**Exercise description:**
Print all the data, keeping every line exactly as it is.

start Exercise data

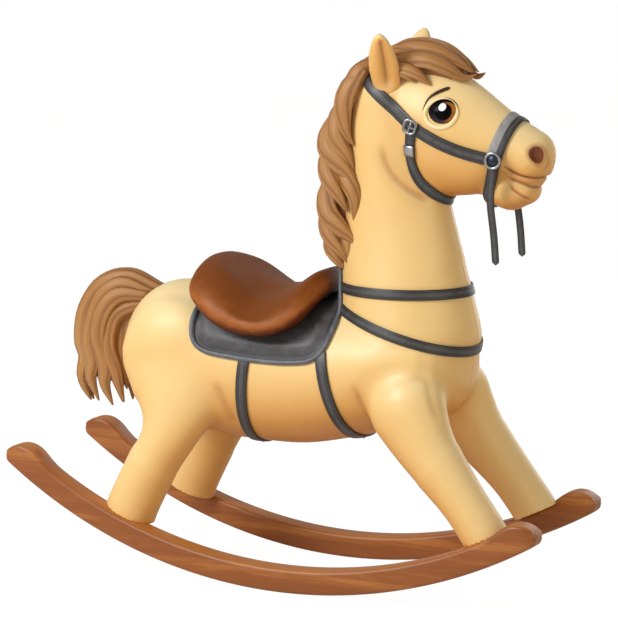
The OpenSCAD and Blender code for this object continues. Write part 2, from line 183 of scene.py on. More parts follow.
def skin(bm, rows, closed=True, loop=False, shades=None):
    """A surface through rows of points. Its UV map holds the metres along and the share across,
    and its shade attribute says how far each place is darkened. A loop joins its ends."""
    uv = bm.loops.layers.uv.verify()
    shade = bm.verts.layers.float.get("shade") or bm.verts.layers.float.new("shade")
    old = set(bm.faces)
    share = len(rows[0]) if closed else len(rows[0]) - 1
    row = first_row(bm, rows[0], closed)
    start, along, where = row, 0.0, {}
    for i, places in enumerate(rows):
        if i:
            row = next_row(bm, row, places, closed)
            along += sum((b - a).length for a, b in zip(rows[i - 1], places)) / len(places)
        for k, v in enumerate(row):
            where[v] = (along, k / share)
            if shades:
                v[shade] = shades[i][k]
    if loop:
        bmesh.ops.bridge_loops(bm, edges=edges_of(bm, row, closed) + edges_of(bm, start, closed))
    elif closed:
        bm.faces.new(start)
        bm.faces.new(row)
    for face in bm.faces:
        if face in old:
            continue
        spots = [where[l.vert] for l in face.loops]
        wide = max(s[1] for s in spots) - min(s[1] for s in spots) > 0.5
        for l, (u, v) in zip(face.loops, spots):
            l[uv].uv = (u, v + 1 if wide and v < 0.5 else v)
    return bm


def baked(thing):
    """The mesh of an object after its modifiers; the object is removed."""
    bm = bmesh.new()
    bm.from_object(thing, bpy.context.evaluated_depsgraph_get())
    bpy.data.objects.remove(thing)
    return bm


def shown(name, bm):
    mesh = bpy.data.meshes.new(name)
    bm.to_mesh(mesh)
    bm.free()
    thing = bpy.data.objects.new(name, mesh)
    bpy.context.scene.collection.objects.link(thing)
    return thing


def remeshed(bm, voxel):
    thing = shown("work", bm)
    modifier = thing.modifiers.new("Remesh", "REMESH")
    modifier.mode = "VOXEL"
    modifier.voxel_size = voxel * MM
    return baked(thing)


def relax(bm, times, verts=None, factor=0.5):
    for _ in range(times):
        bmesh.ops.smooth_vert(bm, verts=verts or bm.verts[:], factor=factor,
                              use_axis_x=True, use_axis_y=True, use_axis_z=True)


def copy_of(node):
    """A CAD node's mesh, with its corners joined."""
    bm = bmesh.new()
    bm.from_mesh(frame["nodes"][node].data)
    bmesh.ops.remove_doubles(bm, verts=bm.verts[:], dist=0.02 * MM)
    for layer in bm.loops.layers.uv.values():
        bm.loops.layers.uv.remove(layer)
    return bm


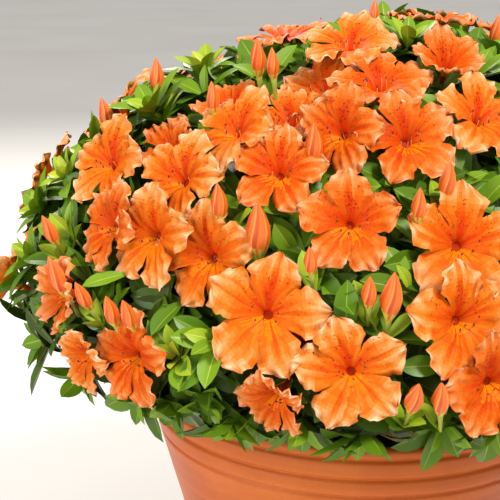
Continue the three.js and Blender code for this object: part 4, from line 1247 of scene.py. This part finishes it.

end Exercise data

**Response for this exercise:**
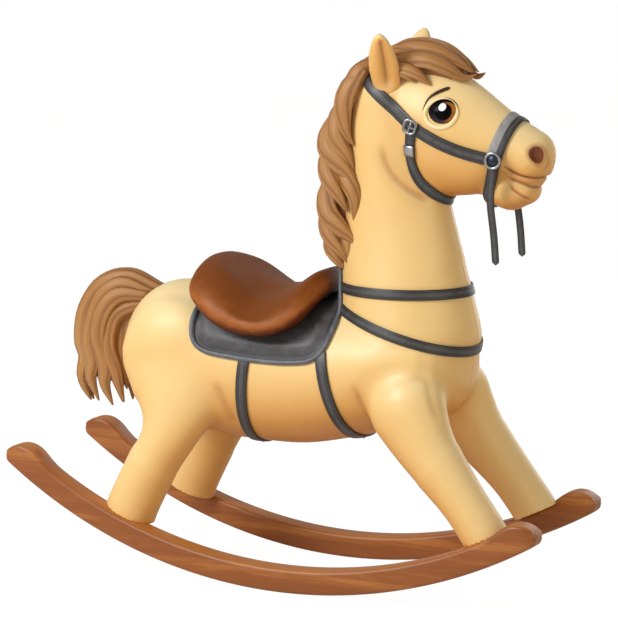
The OpenSCAD and Blender code for this object continues. Write part 2, from line 183 of scene.py on. More parts follow.
def skin(bm, rows, closed=True, loop=False, shades=None):
    """A surface through rows of points. Its UV map holds the metres along and the share across,
    and its shade attribute says how far each place is darkened. A loop joins its ends."""
    uv = bm.loops.layers.uv.verify()
    shade = bm.verts.layers.float.get("shade") or bm.verts.layers.float.new("shade")
    old = set(bm.faces)
    share = len(rows[0]) if closed else len(rows[0]) - 1
    row = first_row(bm, rows[0], closed)
    start, along, where = row, 0.0, {}
    for i, places in enumerate(rows):
        if i:
            row = next_row(bm, row, places, closed)
            along += sum((b - a).length for a, b in zip(rows[i - 1], places)) / len(places)
        for k, v in enumerate(row):
            where[v] = (along, k / share)
            if shades:
                v[shade] = shades[i][k]
    if loop:
        bmesh.ops.bridge_loops(bm, edges=edges_of(bm, row, closed) + edges_of(bm, start, closed))
    elif closed:
        bm.faces.new(start)
        bm.faces.new(row)
    for face in bm.faces:
        if face in old:
            continue
        spots = [where[l.vert] for l in face.loops]
        wide = max(s[1] for s in spots) - min(s[1] for s in spots) > 0.5
        for l, (u, v) in zip(face.loops, spots):
            l[uv].uv = (u, v + 1 if wide and v < 0.5 else v)
    return bm


def baked(thing):
    """The mesh of an object after its modifiers; the object is removed."""
    bm = bmesh.new()
    bm.from_object(thing, bpy.context.evaluated_depsgraph_get())
    bpy.data.objects.remove(thing)
    return bm


def shown(name, bm):
    mesh = bpy.data.meshes.new(name)
    bm.to_mesh(mesh)
    bm.free()
    thing = bpy.data.objects.new(name, mesh)
    bpy.context.scene.collection.objects.link(thing)
    return thing


def remeshed(bm, voxel):
    thing = shown("work", bm)
    modifier = thing.modifiers.new("Remesh", "REMESH")
    modifier.mode = "VOXEL"
    modifier.voxel_size = voxel * MM
    return baked(thing)


def relax(bm, times, verts=None, factor=0.5):
    for _ in range(times):
        bmesh.ops.smooth_vert(bm, verts=verts or bm.verts[:], factor=factor,
                              use_axis_x=True, use_axis_y=True, use_axis_z=True)


def copy_of(node):
    """A CAD node's mesh, with its corners joined."""
    bm = bmesh.new()
    bm.from_mesh(frame["nodes"][node].data)
    bmesh.ops.remove_doubles(bm, verts=bm.verts[:], dist=0.02 * MM)
    for layer in bm.loops.layers.uv.values():
        bm.loops.layers.uv.remove(layer)
    return bm


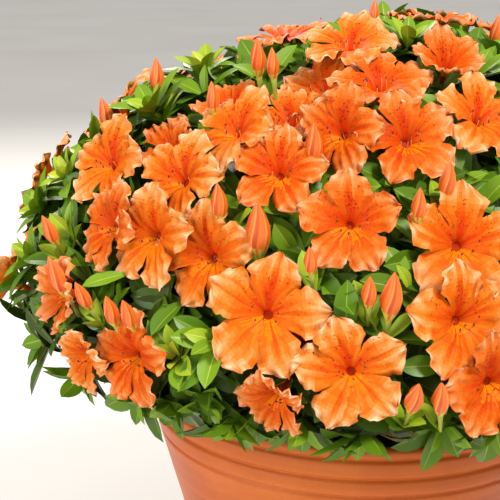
Continue the three.js and Blender code for this object: part 4, from line 1247 of scene.py. This part finishes it.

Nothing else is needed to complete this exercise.